Cryptocurrency might be used in a repo transaction. In such a transaction, the cryptocurrency is “sold” to someone who is obligated to sell it back to the original owner under specified conditions. The return of the cryptocurrency that was originally transferred is not affected by the value of the cryptocurrency at the time of resale. Instead, the person who sold it originally must pay the amount that it was sold for plus what is, in effect, an interest payment. As long as the agreements governing this transaction require the above steps to be taken, the tax law will normally treat this as a loan of the “sale price” to the “seller” of the cryptocurrency and will treat the additional amount that must be paid on the repurchase as interest.

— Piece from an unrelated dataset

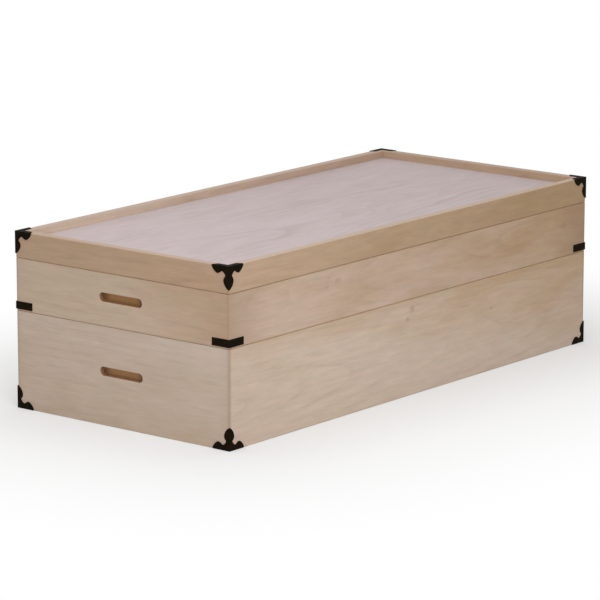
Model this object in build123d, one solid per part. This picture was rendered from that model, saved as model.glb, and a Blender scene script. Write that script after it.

In the past, repo transactions generally prevented the purchaser/lender from disposing of the items that were the subject of the repo. It is not clear that this is still the case. On the one hand, to the extent that the purchaser/lender can dispose of the subject of the repo, the analysis above regarding securities loans should apply to prevent the repo from being viewed as a disposition. On the other hand, while the extra amounts paid by a seller/borrower in a traditional repo are readily classified as interest, should the purchaser/lender in a repo have more flexibility to dispose of the subject of the repo before it ends, it may raise questions as to the proper way to characterize those interest-like payments, as discussed above.
1 The statements in this paper represent the views of the author only and should not be attributed to the University of Pennsylvania School of Law. Further, this document should not be treated as legal advice to any reader or to Lukka.
2 The 2017 Act severely limited the application of section 1031.